Effect of hot stamping on corrosion resistance and wear resistance of selective laser melting Ti6Al4V alloy

Ti6Al4V alloy is fabricated firstly by selective laser melting （SLM） and then followed by hot stamping treatment. The corrosion resistance and wear resistance of SLM Ti6Al4V alloy before and after hot stamping treatment are comparatively studied using electrochemical corrosion and friction wear tests， and the underlying mechanisms of the performance differences are elucidated.
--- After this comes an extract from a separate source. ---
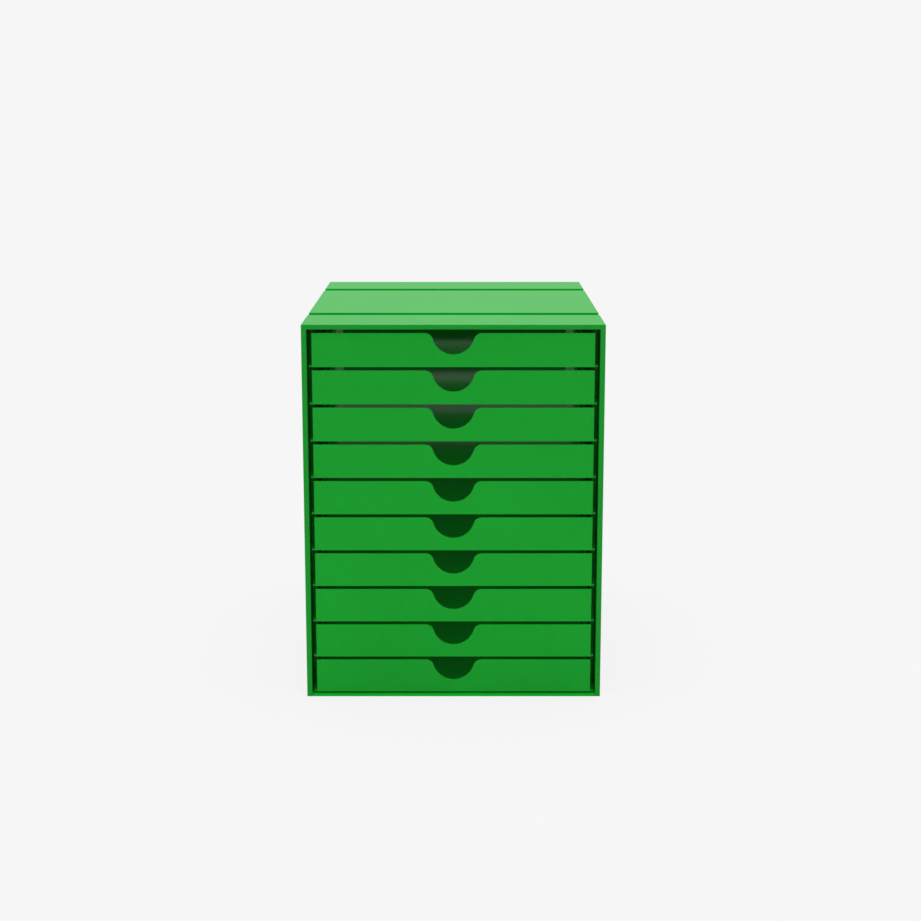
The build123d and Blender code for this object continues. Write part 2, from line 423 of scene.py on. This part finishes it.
def marks_tree():
    """The tree that makes one tray's marks, and the identifiers of its inputs."""
    tree = bpy.data.node_groups.new("moulding_marks", "GeometryNodeTree")
    tree.interface.new_socket("Marks", in_out="OUTPUT", socket_type="NodeSocketGeometry")
    keys = {name: named_input(tree, name, "NodeSocketFloat", size) for name, size in mark_sizes.items()}
    for name in ("Floor Middle", "Gate Place"):
        keys[name] = named_input(tree, name, "NodeSocketVector")
    keys["Plastic"] = named_input(tree, "Plastic", "NodeSocketMaterial")
    given = add_node(tree, "NodeGroupInput").outputs
    all_marks = add_node(
        tree, "GeometryNodeJoinGeometry", {"Geometry": [pin_marks(tree, given), gate_stub(tree, given)]}
    )
    real = add_node(tree, "GeometryNodeRealizeInstances", {"Geometry": all_marks.outputs["Geometry"]})
    dressed = add_node(
        tree,
        "GeometryNodeSetMaterial",
        {"Geometry": real.outputs["Geometry"], "Material": given["Plastic"]},
    )
    add_node(tree, "NodeGroupOutput", {"Marks": dressed.outputs["Geometry"]})
    return tree, keys


mould_tree, mould_inputs = marks_tree()
print("moulding marks take", list(mould_inputs))

# %% [markdown]
# ## Put the marks in every tray
# Each tray gets one mesh of marks. The tree is a modifier only for as long as it takes to evaluate it: the
# result is kept as a plain mesh, which rides on its drawer, so the marks stay on the floor as it slides.

# %% Make the marks of ten trays
tray_floor = 0.0015


def plain_mesh(piece):
    """Keeps what the piece's modifiers make as its own mesh, and takes the modifiers off."""
    graph = bpy.context.evaluated_depsgraph_get()
    mesh = bpy.data.meshes.new_from_object(piece.evaluated_get(graph))
    piece.modifiers.clear()
    piece.data = mesh
    mesh.name = piece.name
    return mesh


def mould_marks(drawer):
    """Makes one tray's marks and returns how many faces they have."""
    tray_low, tray_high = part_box(drawer)
    centre = (tray_low + tray_high) / 2
    piece = bpy.data.objects.new(f"{drawer}_mould_marks", bpy.data.meshes.new("empty_marks"))
    bpy.context.scene.collection.objects.link(piece)
    modifier = piece.modifiers.new("moulding_marks", "NODES")
    modifier.node_group = mould_tree
    modifier[mould_inputs["Floor Middle"]] = (centre.x, centre.y, tray_low.z + tray_floor)
    modifier[mould_inputs["Gate Place"]] = (centre.x, centre.y, tray_low.z)
    modifier[mould_inputs["Plastic"]] = tray_plastic
    mesh = plain_mesh(piece)
    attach(piece, drawer)
    return len(mesh.polygons)


mark_faces = [mould_marks(name) for name in drawer_names]
print("faces of marks on each tray:", mark_faces)

# %% [markdown]
# ## Floor and surroundings
# The photograph is a product shot on a very pale grey that has no horizon and next to no shadow. A brightly
# lit white floor would give that, but it would also throw light on the plastic from below. So for the rays
# that carry light the floor is plain matt paper. For the camera and for mirror rays most of it is the same
# plain grey as the world behind it, and near the cabinet a small share of the matt paper is mixed in, which
# is what shows the soft shadow. A Light Path node tells those rays apart, in the floor and in the world.

# %% Make the floor's paint
background_grey = 0.9216
floor_grey = 0.70
shadow_share = 0.10
shadow_near, shadow_far = 0.30, 1.1


def looked_at(tree):
    """Socket that is 1 for camera, mirrored and refracted rays, and 0 for rays that carry light."""
    path = add_node(tree, "ShaderNodeLightPath").outputs
    seen_or_mirrored = arithmetic(tree, "MAXIMUM", path["Is Camera Ray"], path["Is Glossy Ray"])
    return arithmetic(tree, "MAXIMUM", seen_or_mirrored, path["Is Transmission Ray"])


def floor_paint():
    """Matt paper for light, and mostly plain grey for what looks at it."""
    material, tree = new_material("floor_paint")
    matt = add_node(tree, "ShaderNodeBsdfDiffuse", {"Color": (floor_grey, floor_grey, floor_grey, 1.0)})
    plain = add_node(tree, "ShaderNodeEmission", {"Strength": background_grey})
    place = add_node(tree, "ShaderNodeTexCoord").outputs["Object"]
    distance = add_node(tree, "ShaderNodeVectorMath", {0: place}, operation="LENGTH")
    plainness = add_node(
        tree,
        "ShaderNodeMapRange",
        {
            "Value": distance.outputs["Value"],
            "From Min": shadow_near,
            "From Max": shadow_far,
            "To Min": 1.0 - shadow_share,
            "To Max": 1.0,
        },
        interpolation_type="SMOOTHSTEP",
    )
    plain_share = arithmetic(tree, "MULTIPLY", plainness.outputs["Result"], looked_at(tree))
    mixed = add_node(
        tree,
        "ShaderNodeMixShader",
        {0: plain_share, 1: matt.outputs["BSDF"], 2: plain.outputs["Emission"]},
    )
    add_node(tree, "ShaderNodeOutputMaterial", {"Surface": mixed.outputs["Shader"]})
    return material


print("the floor reflects", floor_grey, "and shows as", background_grey)

# %% [markdown]
# ## Lay the floor and light the world
# A curved backdrop would hide the line between floor and wall, but here nothing has to be hidden: far from
# the cabinet the floor and the world show the same grey, so one large square is enough. The world does two
# things: it lights the object evenly from all round, and it shows the plain grey to rays that look at it.

# %% Lay the floor and light the world
floor_half = 12.0
world_light = 0.74


def plain_floor():
    """One large square that is marked as part of the studio."""
    corners = [
        (-floor_half, -floor_half, 0),
        (floor_half, -floor_half, 0),
        (floor_half, floor_half, 0),
        (-floor_half, floor_half, 0),
    ]
    mesh = bpy.data.meshes.new("studio_floor")
    mesh.from_pydata(corners, [], [(0, 1, 2, 3)])
    mesh.materials.append(floor_paint())
    floor = bpy.data.objects.new("studio_floor", mesh)
    bpy.context.scene.collection.objects.link(floor)


def studio_world():
    """Even light from all round, seen as the plain grey of the background."""
    world = bpy.data.worlds.new("studio_world")
    world.use_nodes = True
    tree = world.node_tree
    tree.nodes.clear()
    strength = add_node(
        tree,
        "ShaderNodeMapRange",
        {"Value": looked_at(tree), "To Min": world_light, "To Max": background_grey},
    )
    back = add_node(
        tree,
        "ShaderNodeBackground",
        {"Color": (1.0, 1.0, 1.0, 1.0), "Strength": strength.outputs["Result"]},
    )
    add_node(tree, "ShaderNodeOutputWorld", {"Surface": back.outputs["Background"]})
    bpy.context.scene.world = world


plain_floor()
studio_world()
print("floor", 2 * floor_half, "m wide, world gives", world_light)

# %% [markdown]
# ## A soft box
# The world gives an even light from all round, which the fronts need, and one large soft box over the
# cabinet makes the top the brightest face. A lamp near the camera was tried and left out, because it shone
# into the gaps beside the drawers, which are nearly black in the photograph. No lamp shows in the plastic or
# in the background: the pieces mirror only each other and the pale studio.

# %% Hang the soft box
soft_box_place = Vector((0.0, 0.0, 2.6))
soft_box_side = 1.8
soft_box_watts = 52.5
middle = (low + high) / 2


def aimed_lamp(name, kind, place, target, energy):
    """A lamp that points from its place at a target and isn't mirrored."""
    data = bpy.data.lights.new(name, kind)
    data.energy = energy
    lamp = bpy.data.objects.new(name, data)
    lamp.location = place
    lamp.rotation_euler = (target - place).to_track_quat("-Z", "Y").to_euler()
    lamp.visible_camera = False
    lamp.visible_glossy = False
    bpy.context.scene.collection.objects.link(lamp)
    return data


soft_box = aimed_lamp("overhead_soft_box", "AREA", soft_box_place, middle, soft_box_watts)
soft_box.shape = "SQUARE"
soft_box.size = soft_box_side
print("soft box", round(soft_box_place.z - high.z, 3), "m over the top")

# %% [markdown]
# ## Light that comes through the plastic
# A cabinet of trays is nearly closed, and its inside would come out black, where the photograph shows an
# even dark green between the drawers. Thin green plastic lets some light through. Real transmission in every
# wall could show it, but takes far more samples for so little light. A weak sun from above that casts no
# shadow stands for it: it reaches every floor alike, however the drawers stand.

# %% Fill the inside with a little light
fill_steepness = math.radians(85)
fill_strength = 0.225

sun_direction = Vector((0.0, math.cos(fill_steepness), -math.sin(fill_steepness)))
inside_fill = aimed_lamp("inside_fill", "SUN", middle - sun_direction, middle, fill_strength)
inside_fill.use_shadow = False
print("fill shines along", rounded(sun_direction))

# %% [markdown]
# ## Daylight behind the finger cut-outs
# The cut-outs are lighter than the gaps in the photograph. Daylight falls in through them and spreads over
# the floors behind them, most of it near the front. Lamps inside each tray could show that, but they would
# have to ride on the drawers. A narrow spot from high above, which casts no shadow either and fades to
# nothing at its rim, does it for all ten at once. It leans back, because the upper trays are seen, and lit,
# deeper than the lower ones.

# %% Add the glow behind the cut-outs
glow_behind_front = 0.055
glow_level = 0.10
glow_height = 4.0
glow_lean = 0.2
glow_reach = 0.09
glow_watts = 37.5

glow_target = Vector((0.0, front_y + glow_behind_front, glow_level))
glow_place = glow_target + Vector((0.0, glow_lean * glow_height, glow_height))
cutout_glow = aimed_lamp("cutout_glow", "SPOT", glow_place, glow_target, glow_watts)
cutout_glow.use_shadow = False
cutout_glow.shadow_soft_size = 0.0
cutout_glow.spot_size = 2 * math.atan(glow_reach / (glow_place - glow_target).length)
cutout_glow.spot_blend = 1.0
print("glow", 2 * glow_reach, "m wide behind the cut-outs")

# %% [markdown]
# ## Close the scene
# The last step sets the view transform to Standard.

# %% Set the view transform
bpy.context.scene.view_settings.view_transform = "Standard"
The results indicate that in simulated body fluid， the hot-stamped SLM-formed Ti6Al4V specimens exhibit reduced corrosion resistance， with an increase in corrosion current density and a decrease in passive film thickness from 3.19 nm to 1.21 nm. The primary reason is that hot stamping causes grain coarsening in the SLM-formed Ti6Al4V specimens， with grain size increasing from 1.37 μm to 1.51 μm， and the proportion of low-angle grain boundaries rising by 1.41%， thereby accelerating the corrosion rate and degrading corrosion resistance. Additionally， the volumetric wear loss of the hot-stamped specimens increases from 0.314 mm3 to 0.474 mm3， indicating a decline in wear resistance， with the wear mechanism dominated by the combined effects of abrasive wear and oxidative wear.